Un petit spasme d’écriture

Le doute qui fait du travail de l’écrivain une œuvre discontinue n’a rien à voir avec l’horloge abrupte qui suspend brutalement, avec un à-coup qui doit se ressentir jusque dans le cœur, l’activité d’écriture des participants. Ici, à l’atelier, le temps est, fatalement, minuté. Disons que, dans une séance d’environ trois heures, l’atelier écrit moins d’une heure. Qu’est-ce qu’une heure d’écriture quand on sait que les pages les plus ingrates à composer sont souvent les premières ?
Et puis, au fil des semaines, ces histoires qu’on ne peut jamais mener à terme à cause du coup de sifflet finissent par composer un petit catalogue d’incipits, comme un livre de maximes sans portée, une suite d’arguments qui ne tiennent pas encore debout, une galerie de portraits inachevés, un groupement de chapitres aux thèmes disparates, une suite décousue de lambeaux de textes colorés et contrastants, un patchwork infini.
D’où l’irritation que suscite, chez certains participants, ce livre décousu, au « caractère un peu ruiniforme », qu’il accroît chaque semaine d’un nouveau fragment.
Une séance d’atelier accorde tout juste le temps d’un petit spasme d’écriture. Mais cette convulsion-là, pour douloureuse qu’elle soit, n’est pas une mauvaise chose. Le fragment écrit durant la demi-heure impartie a soulevé «l’espoir d’une forme avant tout ivre d’autarcie absolue ». Et l’atelier permet de lutter contre cette espèce de tyrannie de l’œuvre monumentale, de la cathédrale, du roman comme tenant et comme aboutissant.
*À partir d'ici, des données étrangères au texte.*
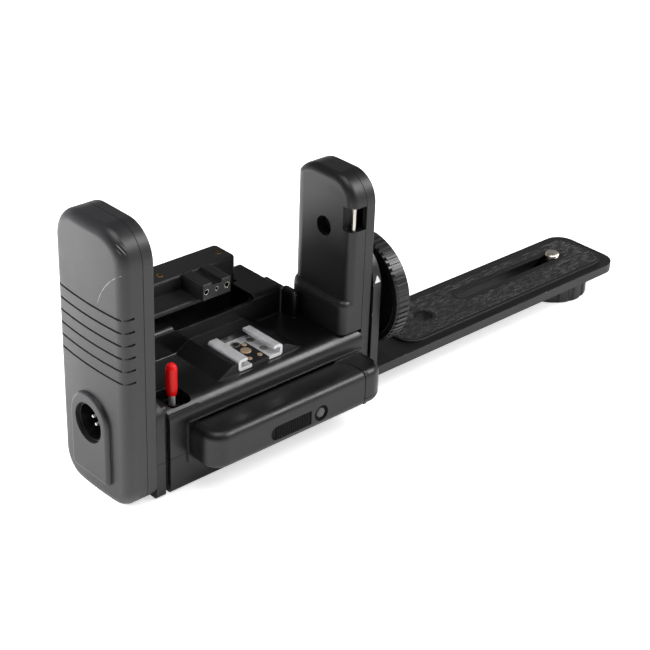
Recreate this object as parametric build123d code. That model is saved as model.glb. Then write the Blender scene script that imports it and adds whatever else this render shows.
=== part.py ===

L’atelier est une technique du fragment, et chacun sait que «le fragment, comme petite œuvre d’art, doit être complètement séparé du monde environnant et complet en soi, tel un hérisson».
Une fois composé le hérisson, l’heure sonne, et l’on pourrait imaginer que les idées qui ont bouillonné là regagnent sagement le lit de l’imaginaire. Mais l’imagination est sans frein. Je regarde les participants quitter l’atelier en cherchant leurs clés de voiture où elles ne sont pas, en fumant longuement, nez en l’air, titubant sur le trottoir. Je sais qu’il y a dans leur tête un vrai paquebot qui court sur son erre, quelque chose de lourd, d’intense, d’impossible à arrêter, à quoi ils vont penser encore des heures, avant de retourner dans le monde réel. Combien m’ont dit s’être perdus en voiture, avoir pris, la semaine dernière, le mauvais chemin, être partis à contre-sens ? Et je comprenais qu’ils continuaient de filer la métaphore de l’écriture et de me parler du texte qu’ils auraient bien aimé finir, si l’heure n’était pas venue. Ils savent pourtant qu’on n’achève rien en trois heures, ni même en un jour.